Brief:
Gather up the lines with the word "materials" in them.

Entries with parts and joints:
_ _ _

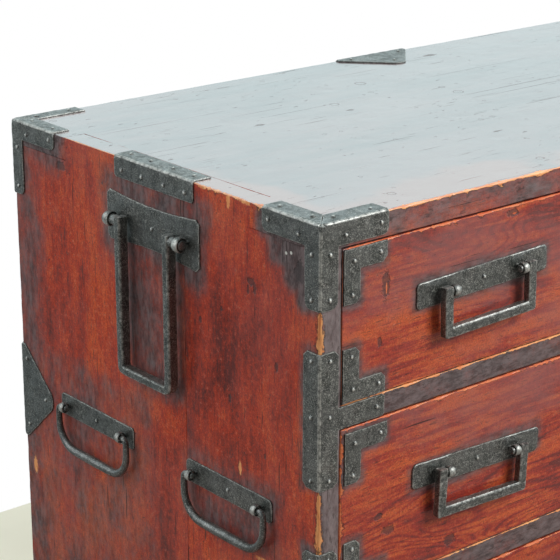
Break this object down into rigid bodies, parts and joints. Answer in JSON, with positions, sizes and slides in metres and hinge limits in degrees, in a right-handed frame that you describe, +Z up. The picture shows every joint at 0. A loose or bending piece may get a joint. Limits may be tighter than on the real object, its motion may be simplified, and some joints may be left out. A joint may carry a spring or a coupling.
{
  "type": "drawer chest",
  "caption": "Low lacquered wooden chest with full-width drawers, nailed iron corner plates, square bail drawer handles and hinged carrying handles on its sides.",
  "frame": {"origin": "middle of the case's underside, on the surface that it stands on", "axes": "+X to the right seen from the front, +Y to the back, +Z up; the drawers open towards -Y"},
  "size_m": [0.85, 0.4147, 0.4946],
  "materials": {
    "case_lacquer": "red-brown lacquer, darkened round the irons, worn to bare wood on the edges",
    "top_lacquer": "red-brown lacquer, glossy, scratched",
    "drawer_lacquer": "orange-red lacquer over wavy grain",
    "rail_lacquer": "dark lacquer, edges worn to bare wood",
    "bare_wood": "unfinished softwood",
    "black_iron": "hammered, oil-blackened wrought iron",
    "nail_iron": "rubbed bright on the heads"
  },
  "bodies": {
    "case": {"left_side_front_board": "case_lacquer", "left_side_rear_board": "case_lacquer", "right_side_front_board": "case_lacquer", "right_side_rear_board": "case_lacquer", "top_board": "top_lacquer", "bottom_board": "case_lacquer", "back_board": "bare_wood", "upper_rail": "rail_lacquer", "lower_rail": "rail_lacquer", "shelf_boards": "bare_wood", "front_top_corner_irons": "black_iron", "rear_top_corner_irons": "black_iron", "bottom_corner_irons": "black_iron", "upper_post_irons": "black_iron", "lower_post_irons": "black_iron", "side_straps": "black_iron", "rear_edge_plates": "black_iron", "rear_top_plate": "black_iron", "case_nails": "nail_iron", "carry_handle_plates": "black_iron", "carry_handle_pins": "black_iron", "lifting_handle_plates": "black_iron", "lifting_handle_pins": "black_iron"},
    "upper_drawer": {"upper_drawer_front": "drawer_lacquer", "upper_drawer_sides": "bare_wood", "upper_drawer_back": "bare_wood", "upper_drawer_bottom": "bare_wood", "upper_drawer_corner_irons": "black_iron", "upper_drawer_handle_plates": "black_iron", "upper_drawer_handle_pins": "black_iron", "upper_drawer_nails": "nail_iron"},
    "upper_drawer_left_bail": {"upper_drawer_left_bail": "black_iron"},
    "upper_drawer_right_bail": {"upper_drawer_right_bail": "black_iron"},
    "middle_drawer": {"middle_drawer_front": "drawer_lacquer", "middle_drawer_sides": "bare_wood", "middle_drawer_back": "bare_wood", "middle_drawer_bottom": "bare_wood", "middle_drawer_corner_irons": "black_iron", "middle_drawer_handle_plates": "black_iron", "middle_drawer_handle_pins": "black_iron", "middle_drawer_nails": "nail_iron"},
    "middle_drawer_left_bail": {"middle_drawer_left_bail": "black_iron"},
    "middle_drawer_right_bail": {"middle_drawer_right_bail": "black_iron"},
    "lower_drawer": {"lower_drawer_front": "drawer_lacquer", "lower_drawer_sides": "bare_wood", "lower_drawer_back": "bare_wood", "lower_drawer_bottom": "bare_wood", "lower_drawer_corner_irons": "black_iron", "lower_drawer_handle_plates": "black_iron", "lower_drawer_handle_pins": "black_iron", "lower_drawer_nails": "nail_iron"},
    "lower_drawer_left_bail": {"lower_drawer_left_bail": "black_iron"},
    "lower_drawer_right_bail": {"lower_drawer_right_bail": "black_iron"},
    "left_carry_handle": {"left_carry_handle": "black_iron"},
    "left_front_lifting_bail": {"left_front_lifting_bail": "black_iron"},
    "left_rear_lifting_bail": {"left_rear_lifting_bail": "black_iron"},
    "right_carry_handle": {"right_carry_handle": "black_iron"},
    "right_front_lifting_bail": {"right_front_lifting_bail": "black_iron"},
    "right_rear_lifting_bail": {"right_rear_lifting_bail": "black_iron"}
  },
  "joints": [
    {"name": "upper_drawer_slide", "type": "slide", "parent": "case", "child": "upper_drawer", "axis": [0, -1, 0], "range_m": [0, 0.3]},
    {"name": "upper_drawer_left_bail_swing", "type": "hinge", "parent": "upper_drawer", "child": "upper_drawer_left_bail", "pos_m": [-0.246, -0.2075, 0.4202], "axis": [-0.9997, 0, -0.0244], "range_deg": [0, 170]},
    {"name": "upper_drawer_right_bail_swing", "type": "hinge", "parent": "upper_drawer", "child": "upper_drawer_right_bail", "pos_m": [0.246, -0.2075, 0.4202], "axis": [-0.9997, 0, 0.0244], "range_deg": [0, 170]},
    {"name": "middle_drawer_slide", "type": "slide", "parent": "case", "child": "middle_drawer", "axis": [0, -1, 0], "range_m": [0, 0.3]},
    {"name": "middle_drawer_left_bail_swing", "type": "hinge", "parent": "middle_drawer", "child": "middle_drawer_left_bail", "pos_m": [-0.246, -0.2075, 0.2698], "axis": [-0.9992, 0, 0.0401], "range_deg": [0, 170]},
    {"name": "middle_drawer_right_bail_swing", "type": "hinge", "parent": "middle_drawer", "child": "middle_drawer_right_bail", "pos_m": [0.246, -0.2075, 0.2698], "axis": [-0.9992, 0, -0.0401], "range_deg": [0, 170]},
    {"name": "lower_drawer_slide", "type": "slide", "parent": "case", "child": "lower_drawer", "axis": [0, -1, 0], "range_m": [0, 0.3]},
    {"name": "lower_drawer_left_bail_swing", "type": "hinge", "parent": "lower_drawer", "child": "lower_drawer_left_bail", "pos_m": [-0.246, -0.2075, 0.1035], "axis": [-0.9999, 0, -0.0105], "range_deg": [0, 170]},
    {"name": "lower_drawer_right_bail_swing", "type": "hinge", "parent": "lower_drawer", "child": "lower_drawer_right_bail", "pos_m": [0.246, -0.2075, 0.1035], "axis": [-0.9999, 0, 0.0105], "range_deg": [0, 170]},
    {"name": "left_carry_handle_swing", "type": "hinge", "parent": "case", "child": "left_carry_handle", "pos_m": [-0.4186, -0.0005, 0.4424], "axis": [0, 1, 0], "range_deg": [0, 175]},
    {"name": "left_front_lifting_bail_swing", "type": "hinge", "parent": "case", "child": "left_front_lifting_bail", "pos_m": [-0.4166, -0.094, 0.2525], "axis": [0, 1, 0], "range_deg": [0, 170]},
    {"name": "left_rear_lifting_bail_swing", "type": "hinge", "parent": "case", "child": "left_rear_lifting_bail", "pos_m": [-0.4166, 0.085, 0.2525], "axis": [0, 1, 0], "range_deg": [0, 170]},
    {"name": "right_carry_handle_swing", "type": "hinge", "parent": "case", "child": "right_carry_handle", "pos_m": [0.4186, -0.0005, 0.4424], "axis": [0, -1, 0], "range_deg": [0, 175]},
    {"name": "right_front_lifting_bail_swing", "type": "hinge", "parent": "case", "child": "right_front_lifting_bail", "pos_m": [0.4166, -0.094, 0.2525], "axis": [0, -1, 0], "range_deg": [0, 170]},
    {"name": "right_rear_lifting_bail_swing", "type": "hinge", "parent": "case", "child": "right_rear_lifting_bail", "pos_m": [0.4166, 0.085, 0.2525], "axis": [0, -1, 0], "range_deg": [0, 170]}
  ]
}
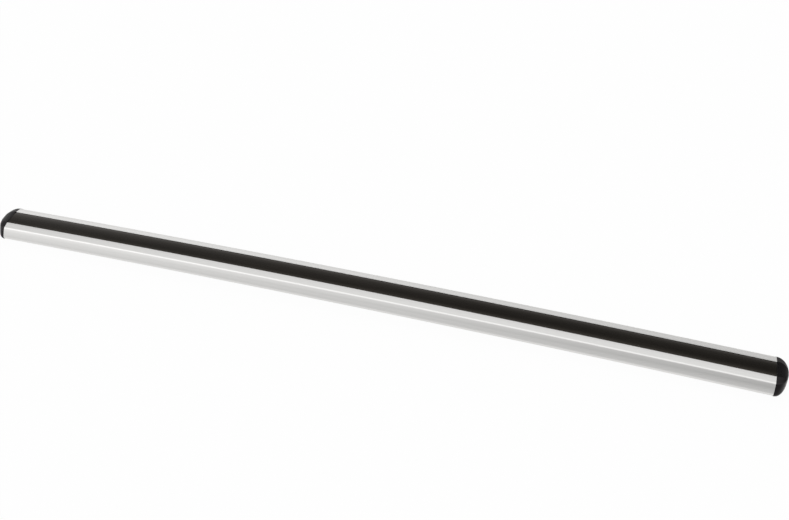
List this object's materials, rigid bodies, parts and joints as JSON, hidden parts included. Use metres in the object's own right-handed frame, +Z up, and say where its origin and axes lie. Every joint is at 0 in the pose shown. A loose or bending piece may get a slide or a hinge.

_ _ _

Correct answer:
  "materials": {
List this object's materials, rigid bodies, parts and joints as JSON, hidden parts included. Use metres in the object's own right-handed frame, +Z up, and say where its origin and axes lie. Every joint is at 0 in the pose shown. A loose or bending piece may get a slide or a hinge.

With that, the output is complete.